Из этих стихов, датированных 19 декабря 1959 года, ясно, что Окуджава относился к Ольге Батраковой более чем серьезно – семья его трещала по швам. Охлаждающе действовала ее нерешительность – она была младше его на четырнадцать лет и вдобавок не собиралась замуж так рано. Он привел ее в «Литгазету», где работал сам, – отвечать на письма графоманов. В декабре 1959 года Окуджава отбыл в Ленинград – вместе с Рассадиным жил в «Октябрьской», в номере 406 («с ванной, но без душа», иронически рапортовал он в письмах), и оттуда писал Ольге ежедневно. Письма эти она хранит: как почти все его известные нам любовные послания, они иронически стилизованы. «Когда-нибудь, конечно, когда вам привалит куча „своего счастья“, вы разучитесь вспоминать жалкие бумажки в клеточку. Но сегодня, поверьте, человечество готово нести меня на руках, и лишь кое-какие недостатки мои мешают ему совершить это. Целую тебя. И, конечно, украдкой. И, конечно, в такси. И, конечно, наспех».

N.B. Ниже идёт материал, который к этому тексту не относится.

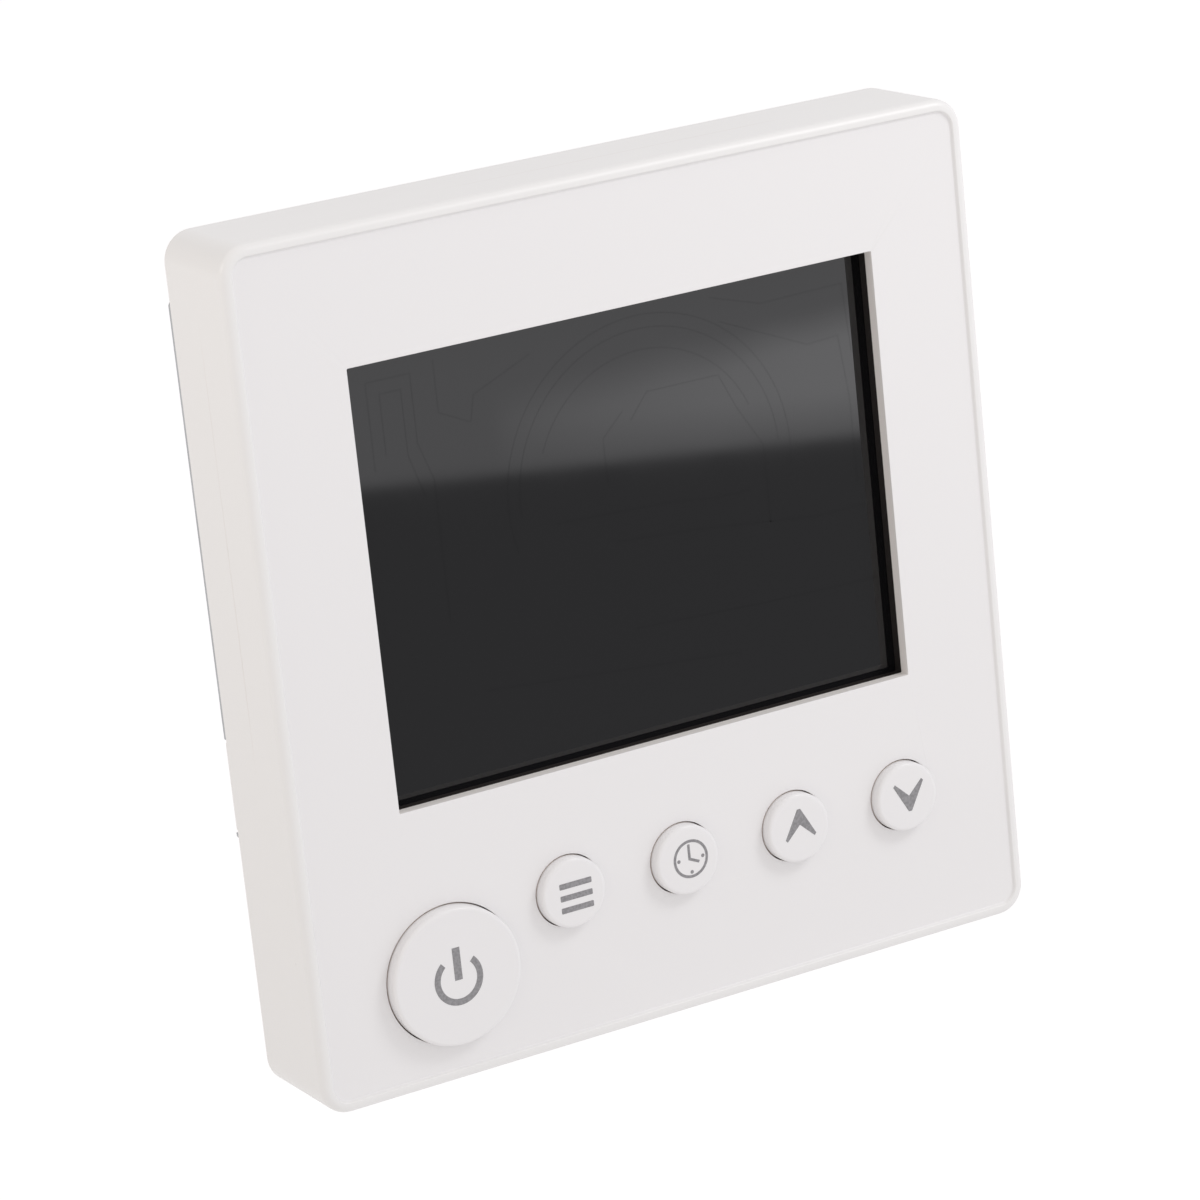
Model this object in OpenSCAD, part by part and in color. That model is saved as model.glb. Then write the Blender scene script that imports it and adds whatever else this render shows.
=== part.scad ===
// Wall thermostat for a 60 mm wall box, in millimetres.
// A front unit with a display and five keys clips over a steel mounting plate,
// and a power box behind the plate sits inside the wall box.
// X points right, Z up and Y into the wall. The origin is the centre of the
// fixing slots, in the wall plane.

/* [Front unit] */
// Width of the front unit
face_w = 86; // [85:0.5:88]
// Height of the front unit
face_h = 90; // [89:0.5:92]
// Depth of the front unit, from the rim to the rear edge
unit_d = 13; // [13:0.1:13.6]
// Radius of the upright corners
corner_r = 3.1; // [2.6:0.1:4]
// Radius of the rounded front edge
edge_r = 0.9; // [0.5:0.1:1.2]
// Width of the raised rim
rim_w = 1.25; // [1.2:0.05:1.8]
// Depth of the face panel behind the rim
panel_drop = 0.3; // [0.2:0.05:0.4]
// Thickness of the face panel
panel_t = 1.35; // [1.2:0.05:1.4]
// Thickness of the housing walls
wall_t = 1.6; // [1.2:0.1:1.8]

/* [Display] */
// Width of the display window
window_w = 61.4; // [56:0.2:62]
// Height of the display window
window_h = 46.1; // [42:0.1:46.6]
// Height of the window centre above the fixing slots
window_z = 7.65; // [7:0.05:8]
// Depth of the dark gasket between the panel and the display
gasket_t = 1.35; // [1.2:0.05:1.6]

/* [Keys] */
// Travel of every key
key_travel = 0.5; // [0.3:0.1:0.6]
// Radius of the small key caps
key_r = 3.75; // [3.5:0.05:3.9]
// Height of the small caps above the panel
key_rise = 1.25; // [0.9:0.05:1.6]
// Distance between the small keys
key_pitch = 13.7; // [13:0.1:14]
// Left and right place of the menu key, the first in the row
key_first_x = -12.6; // [-12.8:0.1:-12.2]
// Height of the row of small keys
key_row_z = -28.3; // [-29:0.1:-28.2]
// Radius of the power key cap
power_r = 7.35; // [6.8:0.05:7.5]
// Height of the power cap above the panel
power_rise = 1.5; // [1.1:0.05:1.8]
// Left and right place of the power key
power_x = -27; // [-28:0.1:-26.8]
// Height of the power key
power_z = -33.5; // [-34:0.1:-33]
// Rounding of the cap edges
cap_edge = 0.5; // [0.3:0.05:0.6]
// Gap around each cap
cap_gap = 0.2; // [0.15:0.05:0.3]

/* [Mounting] */
// Distance between the two fixing slots
fixing_pitch = 60; // [60:0.3:60.3]
// Width of a fixing slot, for an M4 screw
slot_w = 4.2; // [4:0.1:4.5]
// Length of a fixing slot
slot_len = 7; // [6:0.5:8]
// Thickness of the steel mounting plate
plate_t = 1; // [0.8:0.1:1]

/* [Power box] */
// Width of the power box
box_w = 50; // [50:0.5:51]
// Height of the power box
box_h = 58; // [58:0.5:60]
// Depth of the power box behind the wall plane
box_d = 27; // [26:0.5:30]
// Wall thickness of the power box
box_wall = 1.6; // [1.4:0.1:1.7]
// Number of wire terminals
pole_count = 6; // [2:1:6]

/* [Hidden] */
$fn = 48;
hull_fn = 32;
cut = 0.5;          // how far a cutting tool runs past the face it opens
weld = 0.2;         // how far a joined shape sinks into the one it grows from
seat = 0.1;         // gap between the housing and the mounting plate
play = 0.4;         // width added to a pocket so that its part drops in

// Layers of the front unit, front to back
rim_y = -(plate_t + seat + unit_d);
panel_y = rim_y + panel_drop;
shelf_y = panel_y + panel_t;
shelf_t = 1.2;
shelf_back_y = shelf_y + shelf_t;
housing_back_y = -(plate_t + seat);
film_t = 0.2;
glass_t = 1.1;
film_y = shelf_y + gasket_t;
glass_y = film_y + film_t;
rear_glass_y = glass_y + glass_t;
guide_y = rear_glass_y + glass_t;
guide_t = 3.5;
board_t = 1.6;
board_y = -4.6;
board_back_y = board_y + board_t;

// Outlines of the front unit: width, height and centre height
pocket_w = face_w - 2 * rim_w;
pocket_h = face_h - 2 * rim_w;
groove = 0.05;      // gap around the face panel, inside the rim
window_r = 0.2;     // corners of the display window
gasket_w = 66;
gasket_h = 50.6;
gasket_play = 0.6;
gasket_step = 0.2;
glass_w = 67;
glass_h = 55;
glass_bottom = -18.2;
rear_glass_h = 51.4;
guide_w = 64;
guide_h = 49.5;
guide_slot_w = 65.8;
guide_slot_x = -0.7;
holder_w = 70.8;
holder_bottom = -20.2;
holder_h = 59.2;
zebra_z = 35.2;
zebra_w = 58;
zebra_t = 2;
lug_x = 37;
lug_w = 3.4;
lug_h = 3.6;
lug_rows = [-12, 28];
peg_r = 1;
peg_gap = 0.1;
inner_w = face_w - 2 * wall_t;
inner_h = face_h - 2 * wall_t;
board_gap = 0.6;
board_w = inner_w - 2 * board_gap;
board_h = inner_h - 2 * board_gap;
boss_x = 38.4;
boss_z = 40.4;
boss_r = 2.4;
pilot_r = 0.9;
board_hole_r = 1.1;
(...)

В 1960 году эти отношения еще продолжались, но Ольгу пугала безбытность – у Окуджавы не было ни серьезных намерений, ни элементарной возможности завести семью. Негде было жить, некуда привести ее – они встречались то у Поженяна, то у Левитанского. Вскоре она вышла замуж за молодого ученого, киевлянина Юрия Погребного. Через месяц получила письмо: «Мне очень скверно без тебя. Булат».
Роман, все заметней переходя в дружбу, продолжался – пусть с редкими встречами, – и в шестидесятые, пока Ольга не вышла замуж за поэта Юрия Ряшенцева. В 1989 году Окуджава случайно встретился с ней и узнал, что у нее нет «Избранного» – через неделю она получила посылку. Позвонили с почты: «Вам может прислать посылку Окуджава?» – «Да». – «Ой, можно, я сама принесу?» Окуджава был уже персонажем мифологическим. В посылке оказалось «Избранное» 1984 года с надписью: «Оле с тридцатилетней любовью».
Говоря о Батраковой, мы должны развеять одно недоразумение, связанное с воспоминаниями Давида Шраера-Петрова – глава из них под названием «Гусар с гитарой» опубликована в американском русском журнале «Время и мы» в 1989 году (№ 105). Это чистая беллетристика, но А. Крылов и А. Кулагин в статье о повести «Фотограф Жора» (в остальном безупречной) выводят из нее, пусть с оговорками, коллизии ранней окуджавовской прозы, хотя сама Ольга Батракова не усматривает в «Фотографе» никаких намеков на их отношения. На Татьяну Трубникову, главную героиню, она совсем не похожа (упоминаются разве что «пухлые губы»), и биография родителей Трубниковой списана скорей уж с судьбы Шалвы Окуджавы и его жены. Что касается самих мемуаров Шраера-Петрова, Бог ему судья. Сцена его визита к Окуджаве в 1962 году в гостиницу «Октябрьская», с ножом, для выяснения отношений из-за Ольги. смятение Окуджавы, его просьба «Только не при нем», приглашение посетить его вечерний концерт. и якобы на диване в это время спит мальчик, его сын… воля ваша, все это очень странно. Летом 1962 года Окуджава приехал в Ленинград не выступать, а жить; сына он с собой не брал (мальчик вообще никогда не ездил с ним на гастроли); сама Батракова к этому моменту уже два года как была замужем за другим, и естественней было бы выяснять отношения с ним; наконец, Окуджава многократно говорил в интервью, что умеет за себя постоять («Правда, я не обязательно оказался бы победителем, но это и не важно»). Сталкиваясь с прямой агрессией, он, воспитанный в арбатском дворе, реагировал круто, так что если бы кто-то явился к нему с ножом, представить «смятение» еще можно, а вот просьбу сходить вечером на концерт и во всем убедиться – уже трудно. С чувством собственного достоинства у него все обстояло отлично, он реагировал на выпады даже с опережением. Недоверие к этим стр-растям никак не подрывает моего читательского уважения к Шраеру-Петрову, прежде всего – хорошему поэту, повлиявшему, между прочим, и на Окуджаву: в поэме, посвященной Ольге Батраковой, была строчка об «ослепших ключах», которые врезаются в замки, – и это немедленно отозвалось в «Песенке о моей жизни».